____ DATA EXTRACT

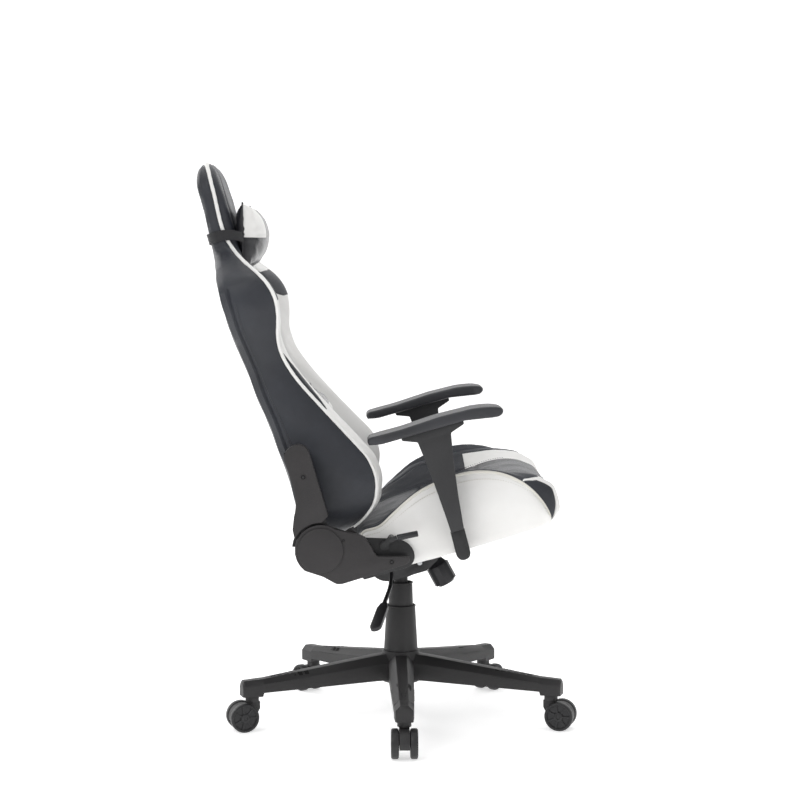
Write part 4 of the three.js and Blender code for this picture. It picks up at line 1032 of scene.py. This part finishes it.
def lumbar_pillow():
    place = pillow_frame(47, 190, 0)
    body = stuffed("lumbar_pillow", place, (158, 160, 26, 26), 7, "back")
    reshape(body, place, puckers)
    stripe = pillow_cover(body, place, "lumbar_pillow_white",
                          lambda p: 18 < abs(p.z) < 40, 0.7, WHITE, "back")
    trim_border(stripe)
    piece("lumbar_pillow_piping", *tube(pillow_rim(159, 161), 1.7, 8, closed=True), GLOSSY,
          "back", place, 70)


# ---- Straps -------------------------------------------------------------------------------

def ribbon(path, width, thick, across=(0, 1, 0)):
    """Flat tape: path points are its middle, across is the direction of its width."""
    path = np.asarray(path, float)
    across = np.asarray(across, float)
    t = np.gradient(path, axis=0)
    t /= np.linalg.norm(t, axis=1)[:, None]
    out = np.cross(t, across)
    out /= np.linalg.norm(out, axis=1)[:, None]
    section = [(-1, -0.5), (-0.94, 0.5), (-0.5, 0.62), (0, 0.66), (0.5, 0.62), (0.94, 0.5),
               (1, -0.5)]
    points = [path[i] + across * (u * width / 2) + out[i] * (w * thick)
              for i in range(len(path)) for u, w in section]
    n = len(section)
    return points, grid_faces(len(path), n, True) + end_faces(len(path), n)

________

#### SHORT PROBLEM
Print the material verbatim, all of it.

#### WORKED ANSWER
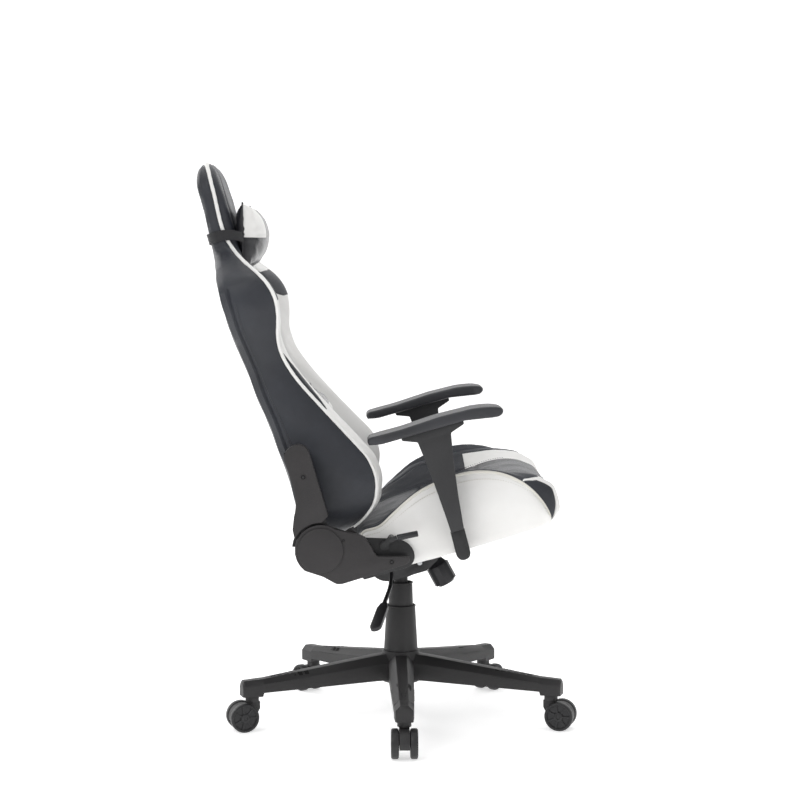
Write part 4 of the three.js and Blender code for this picture. It picks up at line 1032 of scene.py. This part finishes it.
def lumbar_pillow():
    place = pillow_frame(47, 190, 0)
    body = stuffed("lumbar_pillow", place, (158, 160, 26, 26), 7, "back")
    reshape(body, place, puckers)
    stripe = pillow_cover(body, place, "lumbar_pillow_white",
                          lambda p: 18 < abs(p.z) < 40, 0.7, WHITE, "back")
    trim_border(stripe)
    piece("lumbar_pillow_piping", *tube(pillow_rim(159, 161), 1.7, 8, closed=True), GLOSSY,
          "back", place, 70)


# ---- Straps -------------------------------------------------------------------------------

def ribbon(path, width, thick, across=(0, 1, 0)):
    """Flat tape: path points are its middle, across is the direction of its width."""
    path = np.asarray(path, float)
    across = np.asarray(across, float)
    t = np.gradient(path, axis=0)
    t /= np.linalg.norm(t, axis=1)[:, None]
    out = np.cross(t, across)
    out /= np.linalg.norm(out, axis=1)[:, None]
    section = [(-1, -0.5), (-0.94, 0.5), (-0.5, 0.62), (0, 0.66), (0.5, 0.62), (0.94, 0.5),
               (1, -0.5)]
    points = [path[i] + across * (u * width / 2) + out[i] * (w * thick)
              for i in range(len(path)) for u, w in section]
    n = len(section)
    return points, grid_faces(len(path), n, True) + end_faces(len(path), n)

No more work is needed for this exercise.